Le 13 janvier 1795, Havre-Marat devint simplement le Havre. Le mois suivant, le cercueil de Marat fut retiré du Panthéon et enterré dans le cimetière de Saint-Étienne-du-Mont. Les bustes et autres sculptures des églises de la capitale furent détruits. En 1860, Baudry, un autre peintre français, revisita le thème du tableau de David. Mais cette fois, Charlotte Corday était le centre de tous les regards et devenait, implicitement, l’héroïne de l’événement. L’histoire de Marat eut un épilogue pour le moins curieux. Après la mort du révolutionnaire, la baignoire dans laquelle il avait été assassiné disparut.
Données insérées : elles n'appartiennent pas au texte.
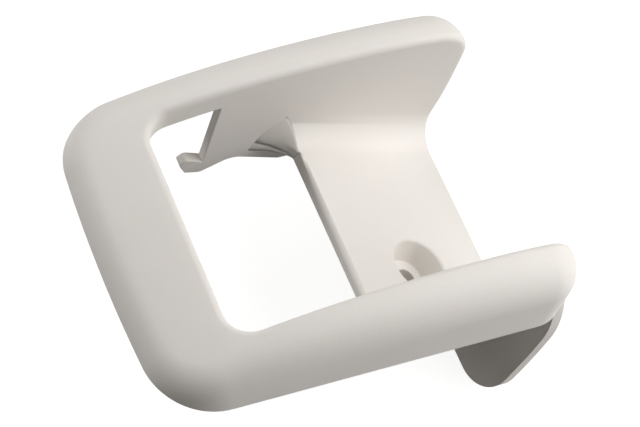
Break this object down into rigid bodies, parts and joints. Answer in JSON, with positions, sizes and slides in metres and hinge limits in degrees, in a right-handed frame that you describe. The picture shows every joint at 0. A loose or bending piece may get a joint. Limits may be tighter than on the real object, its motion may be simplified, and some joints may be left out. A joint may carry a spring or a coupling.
{
  "type": "injection moulded plastic housing",
  "caption": "Moulded plastic mounting housing: rounded U-shaped front frame, sloping plate with a recessed screw hole, snap hooks and a flared end sheet.",
  "frame": {"origin": "bottom middle of the bounding box, level with the foot of the end sheet", "axes": "+X along the arms to the open end, +Y across the channel, +Z out of the front face"},
  "size_m": [0.0884, 0.0684, 0.0536],
  "materials": {
    "housing": "fine matt moulded texture, warm off-white"
  },
  "bodies": {
    "root": {"housing": "housing"}
  },
  "joints": []
}
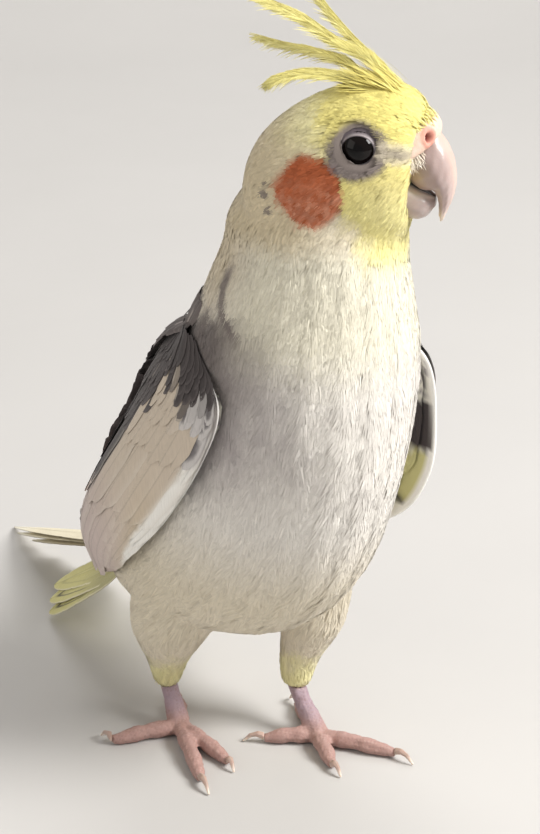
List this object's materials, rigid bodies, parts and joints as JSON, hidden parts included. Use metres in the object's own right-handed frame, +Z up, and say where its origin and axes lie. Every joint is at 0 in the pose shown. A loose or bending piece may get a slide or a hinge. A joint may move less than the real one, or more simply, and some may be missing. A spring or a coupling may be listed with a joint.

En 1885, un journaliste la retrouva, et son propriétaire (un modeste curé qui espérait que la vente de cet objet rapporte de l’argent à sa paroisse) l’offrit au Musée Carnavalet à Paris.

 

Le directeur du musée déclina l’offre au vu du prix proposé et de la provenance douteuse de l’objet. Toutefois, après avoir rejeté les offres du musée de cire de Madame Tussaud et de l’homme de cirque Phineas Barnum, le curé vendit la baignoire au Musée Grévin pour la somme de 5000 francs.
Elle y est toujours aujourd’hui.

 

 

Marat en quelques dates

1743: naissance à Boudry, en Suisse
1770-1777: médecin à Londres, et auteur d’essais médicaux et philosophiques
1777-1786: médecin en France auprès du comte d’Artois. Il continue à publier
1789: lancement du journal radical L’Ami du peuple
1790: pendant la Révolution française, il se cache après avoir défendu des actions politiques violentes dans ses publications
1792: élection à la Convention de la Révolution en tant que député de Paris. Il devient un Montagnard radical, se battant pour le pouvoir avec les Girondins
9 avril 1793: Marat est jugé et acquitté. Il laisse les Girondins pris de vitesse
13 juillet 1793: assassinat par Charlotte Corday.